# SONY VAIO VGN-AR51 - BEEP CODES?



## invernesspl (Nov 23, 2011)

Hi

I've got a Sony VGN-AR51SU laptop that has been superb until suddenly after trying to take it out of standby I get a black screen, having no other option I held down the power button to reset, now when I try to boot I get 1 long beep followed by 2 short beeps, no screen and nothing else. All keys on the keyboard beep when pressed apart from ctrl / alt / delete.

Can you help??

Thanks.


----------



## JMPC (Jan 15, 2011)

1 short/no error - (Normal.

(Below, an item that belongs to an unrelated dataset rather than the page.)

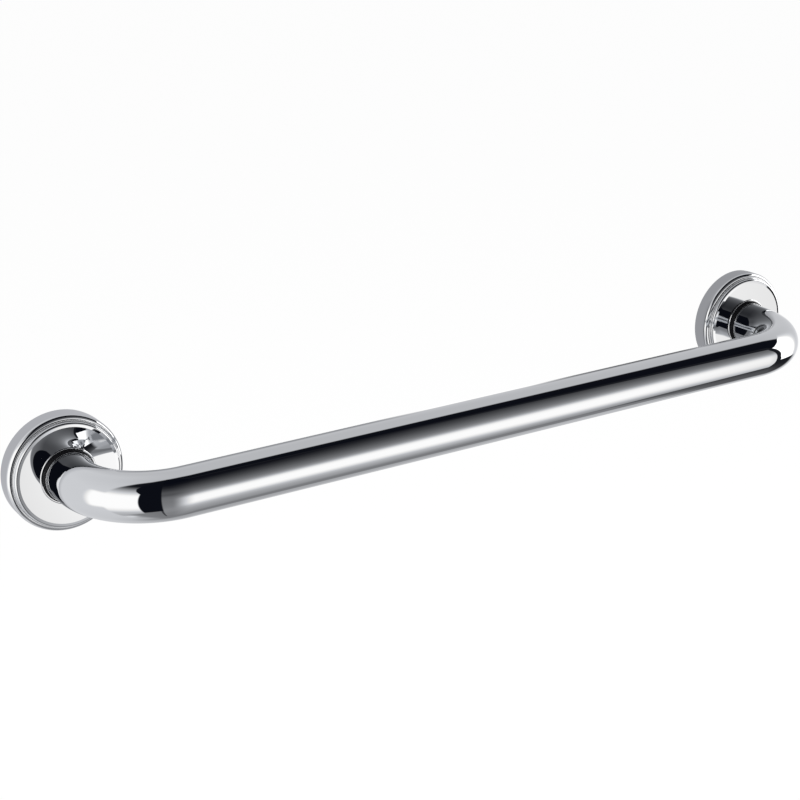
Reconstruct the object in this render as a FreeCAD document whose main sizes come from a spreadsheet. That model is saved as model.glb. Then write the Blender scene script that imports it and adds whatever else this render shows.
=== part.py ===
import FreeCAD, Part
import math
import os
import Sketcher

# Wall-mounted grab bar: a bent chrome tube between two round stepped rosettes.
# Lengths are millimetres. X runs along the bar, +Y goes into the wall, +Z is up.
# The origin lies on the wall's face, half way between the two legs.
# Each piece is drawn about its own leg: "out" is its distance from the wall, along -Y.

SIZES = [
    ("tube_diameter", 25.0, "outside of the bar"),
    ("tube_wall", 1.2, "wall of the bent tube"),
    ("leg_spacing", 439.0, "centre of one leg to centre of the other"),
    ("standoff", 63.0, "wall to the centre line of the bar"),
    ("bend_radius", 39.0, "centre line of the two bends"),
    ("plate_gap", 2.0, "edge of the wall plate to the inside of the rosette"),
    ("plate_thickness", 5.0, "wall plate"),
    ("plate_chamfer", 0.5, "edge of the wall plate"),
    ("boss_wall", 2.45, "raised middle of the plate, round the tube's socket"),
    ("boss_gap", 0.3, "top of the boss to the neck ring"),
    ("socket_web", 2.0, "plate between the bolt's washer and the end of the tube"),
    ("socket_gap", 0.05, "round the tube in its socket"),
    ("screw_edge", 5.5, "middle of a wall screw to the edge of the plate"),
    ("screw_hole", 5.2, "clearance hole for a wall screw"),
    ("screw_sink", 9.6, "countersink for its head"),
    ("bolt_diameter", 8.0, "bolt that draws the tube to the plate"),
    ("bolt_length", 18.0, "under its head"),
    ("bolt_head", 13.0, "diameter of its low head"),
    ("bolt_head_height", 3.0, "extra low head"),
    ("bolt_socket", 5.0, "key size of the hexagon in the head"),
    ("bolt_socket_depth", 1.8, "hexagon in the head"),
    ("bolt_chamfer", 0.6, "head rim and tip of the bolt"),
    ("bolt_recess", 0.4, "head below the back of the plate"),
    ("bolt_gap", 0.25, "round the bolt in the plate"),
    ("thread_gap", 0.05, "round the bolt in the end plug"),
    ("washer_rim", 0.2, "spring lock washer past the bolt's head"),
    ("washer_thickness", 1.6, "spring lock washer"),
    ("washer_gap", 0.2, "round the bolt in the washer"),
    ("washer_split", 1.2, "slot through the spring washer"),
    ("sink_gap", 0.3, "round the washer in its counterbore"),
    ("plug_length", 16.0, "threaded plug in the tube's end"),
    ("plug_chamfer", 0.8, "both ends of the plug"),
    ("press_gap", 0.02, "faces that are pressed together"),
    ("dowel_diameter", 3.0, "pin that keeps the tube from turning"),
    ("dowel_length", 8.0, "same pin"),
    ("dowel_edge", 2.1, "middle of the same pin to the inside of the tube"),
    ("dowel_in_plate", 3.0, "same pin, its depth in the plate"),
    ("dowel_chamfer", 0.4, "ends of the same pin"),
    ("hole_relief", 0.3, "a blind hole past the end of what it holds"),
    ("band_diameter", 60.4, "outer band of the rosette"),
    ("band_side", 7.9, "wall to the start of the band's rounded front"),
    ("band_round", 2.25, "rounded front of the band"),
    ("band_width", 2.0, "side of the band to the groove"),
    ("reveal_width", 0.2, "dark groove inside the band"),
    ("reveal_depth", 0.8, "same groove, from the front of the band"),
    ("tier_step", 0.6, "front of the band to the ledge of the middle tier"),
    ("tier_round", 0.12, "edge of the middle tier"),
    ("ledge_width", 0.7, "ledge, with its edge and the fillet at its foot"),
    ("ledge_fillet", 0.5, "fillet between the ledge and the side of the cap"),
    ("cap_step", 2.1, "ledge to the start of the bevel"),
    ("cap_round", 1.3, "edge of the cap"),
    ("bevel_width", 1.18, "bright bevel round the face"),
    ("bevel_step", 0.16, "start of the bevel to the mirror-flat face"),
    ("neck_hole_round", 0.4, "lip of the hole in the face"),
    ("skirt_wall", 2.1, "outer band of the rosette"),
    ("cap_wall", 1.85, "side of the cap"),
    ("face_wall", 1.6, "face of the rosette"),
    ("inside_bevel", 2.0, "inside corner behind the face"),
    ("gasket_width", 1.1, "rubber ring in the back of the rosette"),
    ("gasket_thickness", 0.8, "same ring"),
    ("gasket_proud", 0.2, "same ring, how far it stands out of its groove"),
    ("collar_wall", 0.4, "thin chrome sleeve on the tube"),
    ("collar_gap", 0.08, "running fit of the sleeve on the tube"),
    ("collar_rise", 0.5, "lip of the sleeve past the neck ring"),
    ("ring_wall", 0.82, "black neck ring between the sleeve and the face"),
    ("ring_rise", 2.4, "face to the top of the neck ring"),
    ("ring_lip", 0.42, "neck ring at its top"),
    ("ring_round", 0.3, "top edge of the neck ring"),
    ("ring_flange", 1.6, "its flange inside the rosette, past the hole"),
    ("ring_flange_depth", 1.08, "same flange"),
    ("grub_diameter", 4.0, "grub screw that locks the rosette"),
    ("grub_length", 3.6, "same screw"),
    ("grub_height", 3.4, "wall to the middle of the screw"),
    ("grub_point", 2.2, "flat point of the screw"),
    ("grub_cone", 0.9, "length of its pointed end"),
    ("grub_key", 2.0, "hexagon in the screw"),
    ("grub_key_depth", 1.6, "same hexagon"),
    ("grub_gap", 0.05, "round the screw in the rosette"),
    ("grub_tip_gap", 0.3, "screw to the edge of the plate"),
    ("overrun", 2.0, "how far a cut runs past the solid"),
]
SCREW_COUNT = 3
VOLUME_SHARE = 0.001
SIDES = (("left", -1), ("right", 1))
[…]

POST successful)
1 long 2 short - (Video Controller Failure or faulty add-on card)
1-3-3-1 - (DRAM refresh failure)
3-3-1 - (Parity Circuit Failure)
1-3-1-3 - (System Timer Failure)
1-4-1-3 - (Processor Failure)
1-3-3-1 - (Keyboard Controller / Gate A20)
1-3-4-3 - (Virtual Mode Exception Error)


----------



## invernesspl (Nov 23, 2011)

Hi, thanks for posting the codes, I have opened up the laptop and also followed the blank screen tests as sticky'd on this forum. no matter what I remove and try I get the same error code on every boot. Do you think it is worth buying a new graphics card to try? Or do you have any other tests I could try? 

On opening the laptop I have discovered that the SD memory card reader has actually broken away from the motherboard, but I believe this has been broken for quite some time so not likely to be related to the current fault?? 

Thanks for your help.


----------